La pace ha bisogno di un’umanità intera che ci lavori sopra, per esistere. Si sentono e si leggono persone che dicono che questa guerra è tutta colpa di un dittatore e dei suoi scagnozzi, e che il mondo ha il fiato sospeso pendendo dalle sue labbra. Ma nessuna guerra è mai colpa di una o dieci o venti persone. Chi lo dice dimentica la complessità del meccanismo, e si scorda anche delle scene e delle frasi del processo di Norimberga diventate iconiche e su cui la Arendt scrisse La banalità del male. La guerra esiste perché esistono persone che decidono di fabbricare armi; persone che poi decidono di vendere queste armi; persone che scelgono (molte altre, purtroppo, non scelgono, come in questa guerra) di imbracciare quelle armi. Queste sono le condizioni di possibilità dei conflitti, che rendono realtà ciò che inizialmente era soltanto l’ordine verbale di un presidente o un generale. Sulla guerra in Ucraina Tomaso Montanari ha scritto un bellissimo articolo che potete leggere qui.
La cultura della pace si forma a partire dal basso e dalla quotidianità: richiede un’inversione di rotta nel modo di pensare, perché, come diceva Einstein, i problemi non possono essere risolti con la stessa logica che li ha creati.

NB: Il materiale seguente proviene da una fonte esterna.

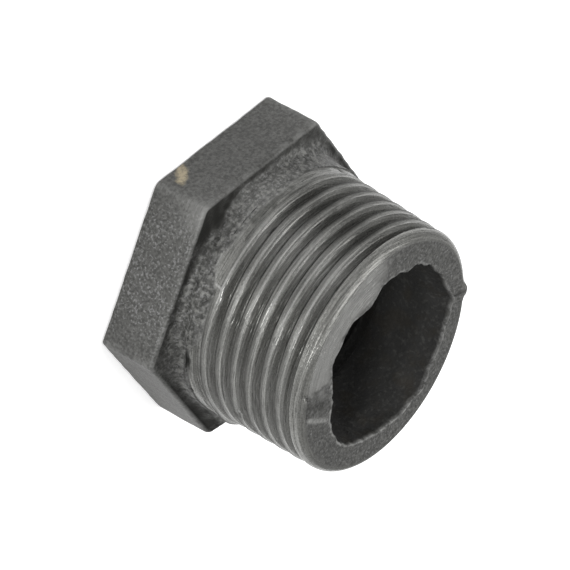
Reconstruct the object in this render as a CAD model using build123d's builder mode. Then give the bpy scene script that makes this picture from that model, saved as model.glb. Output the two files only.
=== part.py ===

Occorre sviluppare un pensiero divergente a tutto tondo e creare una nuova Weltanschauung, una nuova visione del mondo. Perché si costruisca la pace, il pensiero dominante non può continuare a incoraggiare la sete per la ricchezza e il potere, così come non è accettabile che si sia aumentata la spesa militare al 2% del PIL mentre quella per l’Università e la ricerca è allo 0.5%. La pace è innanzitutto una condizione interiore caratterizzata dalla tranquillità, ed è forse assimilabile alla beatitudine: accettare ciò che si ha, e cercare di migliorare la propria vita senza danneggiare chi ci sta accanto. Ma la pace è solida anche se c’è un’altra condizione: l’amore per l’etica – questa sconosciuta soffocata dal cinismo capitalista. L’etica quotidiana, quella che ci fa scegliere che cosa comprare, dove, che cosa leggere, come usare il tempo libero: non è una banalità, perché la consapevolezza delle proprie azioni è già responsabilità. Per gli Antichi la vita condotta nella moralità era la maggiore preoccupazione filosofica: si trattava di vivere secondo la legge morale, ricercando la tranquillità e la virtù. Oggi tutto questo è scomparso, e nella nostra cultura non ha più alcuna importanza.
Eppure etica, felicità e pace sono le tre Grazie che danzano insieme. L’unica medicina contro la guerra è educare l’essere umano. Per questo è urgentissimo insegnare ai nostri figli a soddisfare i loro desideri nel rispetto degli altri e ad accettare i limiti dell’esistenza. E, soprattutto, la grande sfida che non è più possibile rimandare è questa: ricercare la felicità prima di ogni altra cosa; la felicità vera, quella che si sposa con l’etica e che genera una solida tranquillità interiore. Questa è la strada vitale che bisogna imboccare per costruire finalmente una cultura della pace.